I spent the other day listening to some of the greatest symphonies ever recorded, courtesy of Medici.TV. In the middle of Mahler’s Second, I thought about how you would go about drafting symphonies by number, assuming that you could pick a composer only once. Here is what I came up with for 1-9.

Symphony No. 1: Only one choice here. Berlioz‘s Symphonie Fantastique. Has a first symphony ever made such an impact? Here, in 1830, Berlioz introduces the first real Romantic symphony and plants the flag for Paris as the new capitol of music.

Symphony No. 2: A bit more competition here, but the easy choice is Mahler. His Resurrection might just be my favorite symphony of all time.

Symphony No. 3: Here’s where the competition really starts.

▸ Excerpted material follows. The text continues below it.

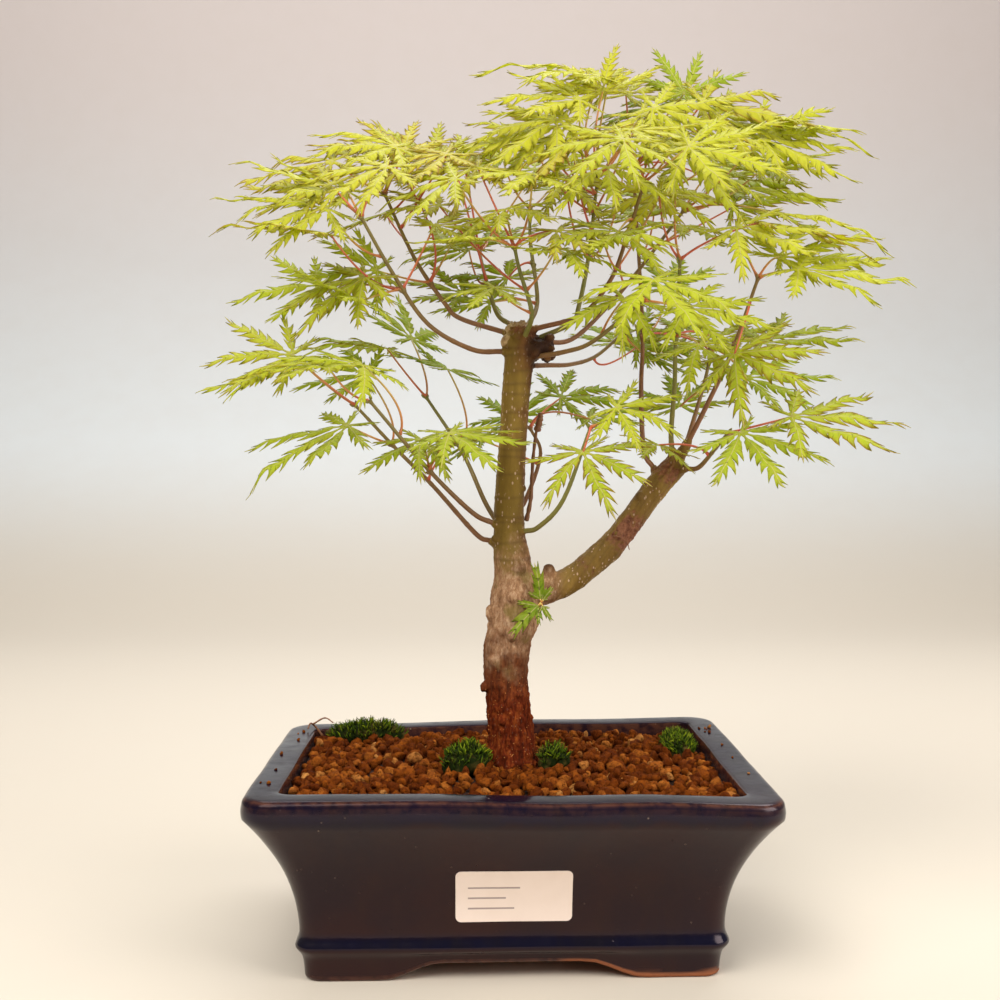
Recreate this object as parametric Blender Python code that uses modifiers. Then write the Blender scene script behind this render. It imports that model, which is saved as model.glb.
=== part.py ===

But the answer has to be Beethoven. His Eroica might not just be his best, but also the best symphony ever composed.

Symphony No. 4: Brahms. It’s his best, I think. And the competition isn’t so fierce here.

Symphony No. 5: With Beethoven off the board, that clears the path for Shostakovich, whose Fifth Symphony ranks among the most complex thematically of his massive symphonic output.

Symphony No. 6: An easy choice again. Tchaikovsky, whose Pathetique proved to be his final symphonic work.

Symphony No. 7: There is something about seventh symphonies. So many great ones to choose from. This was frankly the closest call on the list and it goes to a dark horse: Sibelius. Such a haunting work, narrowly edging out Dvorak.

Symphony No. 8: An easy choice with Mahler off the board. Has to be Bruckner, whose Eighth Symphony is easily his best.

Symphony No. 9: The cursed symphony, which proved to be the finale for so many composers after Beethoven. While Dvorak’s From the New World holds some appeal here, for me it can be only Schubert. On the merits, my favorite Ninth Symphony of all. The Great ranks among my favorite music ever.